WRITTEN INSTRUCTION:
Without altering anything, output the material below.

--

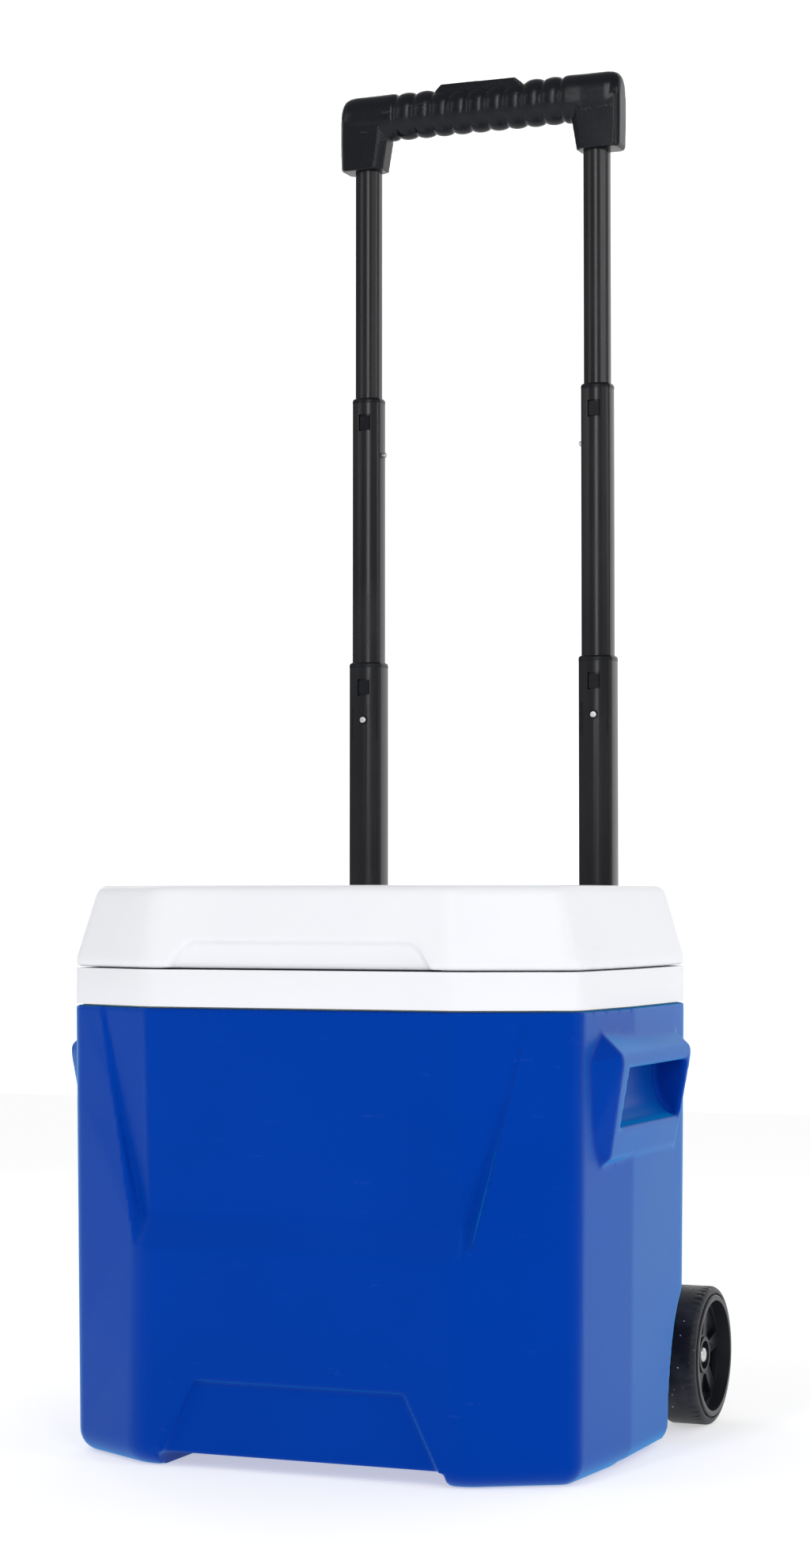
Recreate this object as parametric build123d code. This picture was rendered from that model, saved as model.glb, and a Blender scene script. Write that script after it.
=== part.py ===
from build123d import *

import math
import os

os.makedirs("parts", exist_ok=True)

# All sizes are in millimetres. X runs to the right, Y to the back and Z up.

# Body plan at the collar and at the floor: half widths in X, and Y of each corner
BODY_TOP = 303.5
FRONT_Y = -179.5
REAR_Y = 104.0
TOP_PLAN = ((112.0, FRONT_Y), (183.6, -145.5), (190.8, -55.0), (190.8, 62.0), (158.0, REAR_Y))
BASE_PLAN = ((117.0, FRONT_Y), (180.2, -142.7), (187.4, -55.0), (187.4, 62.0), (156.0, REAR_Y))
CORNER_RADII = (40.0, 15.0, 60.0, 28.0, 28.0)
BASE_ROUNDING = 14.0
SHELL_WALL = 2.5

# Collar and lid
COLLAR_BASE = 304.5
COLLAR_TOP = 329.0
LID_BASE = 330.0
LID_LIP = 6.0
LID_TOP = 385.0
LID_PLAN = ((108.0, -171.5), (169.6, -139.5), (176.8, -55.0), (176.8, 58.0), (152.0, 100.0))
LID_ROUNDING = 5.0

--

OUTPUT OF THE TASK:
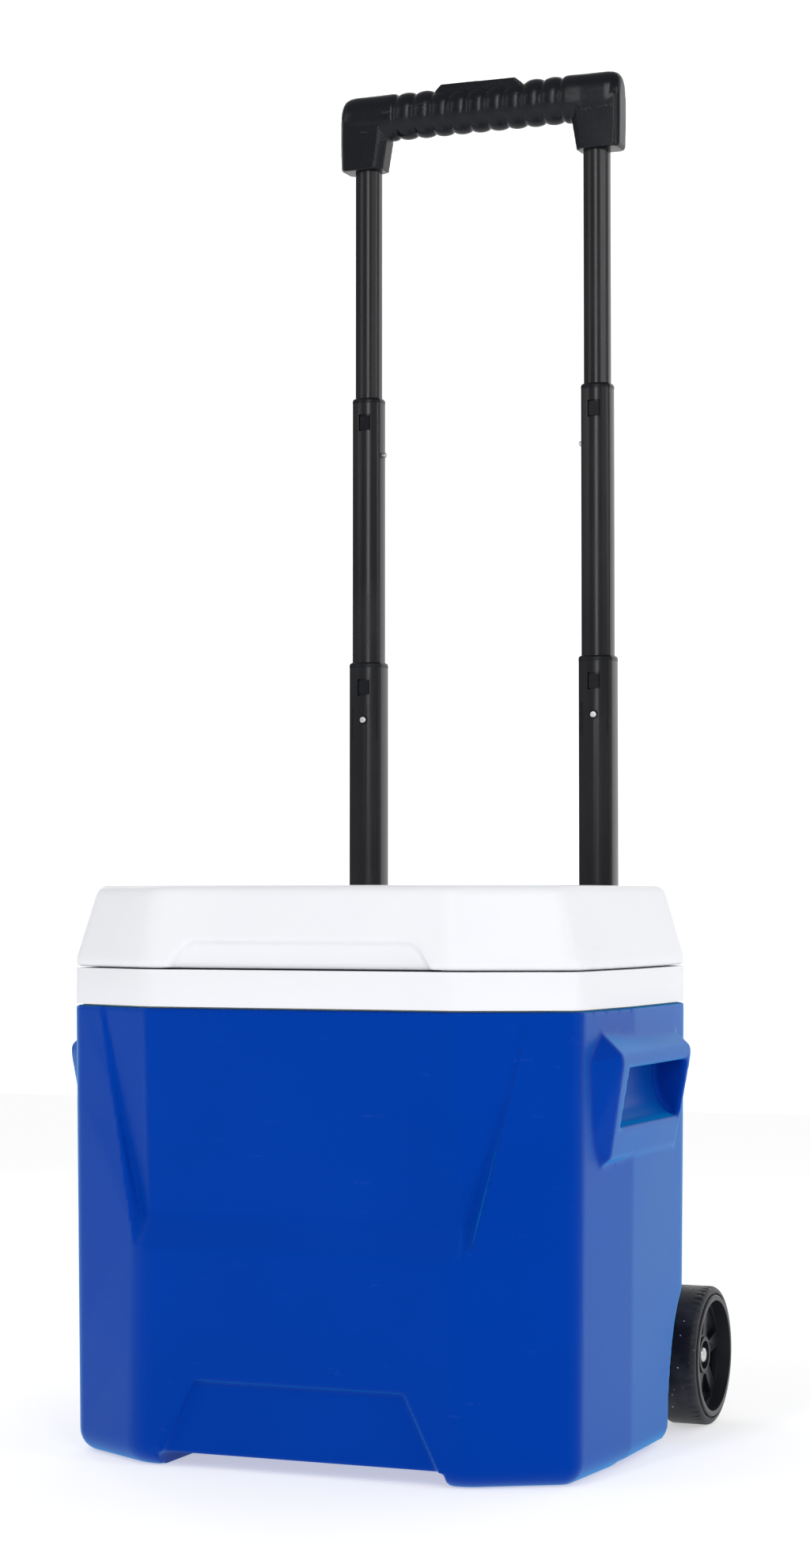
Recreate this object as parametric build123d code. This picture was rendered from that model, saved as model.glb, and a Blender scene script. Write that script after it.
=== part.py ===
from build123d import *

import math
import os

os.makedirs("parts", exist_ok=True)

# All sizes are in millimetres. X runs to the right, Y to the back and Z up.

# Body plan at the collar and at the floor: half widths in X, and Y of each corner
BODY_TOP = 303.5
FRONT_Y = -179.5
REAR_Y = 104.0
TOP_PLAN = ((112.0, FRONT_Y), (183.6, -145.5), (190.8, -55.0), (190.8, 62.0), (158.0, REAR_Y))
BASE_PLAN = ((117.0, FRONT_Y), (180.2, -142.7), (187.4, -55.0), (187.4, 62.0), (156.0, REAR_Y))
CORNER_RADII = (40.0, 15.0, 60.0, 28.0, 28.0)
BASE_ROUNDING = 14.0
SHELL_WALL = 2.5

# Collar and lid
COLLAR_BASE = 304.5
COLLAR_TOP = 329.0
LID_BASE = 330.0
LID_LIP = 6.0
LID_TOP = 385.0
LID_PLAN = ((108.0, -171.5), (169.6, -139.5), (176.8, -55.0), (176.8, 58.0), (152.0, 100.0))
LID_ROUNDING = 5.0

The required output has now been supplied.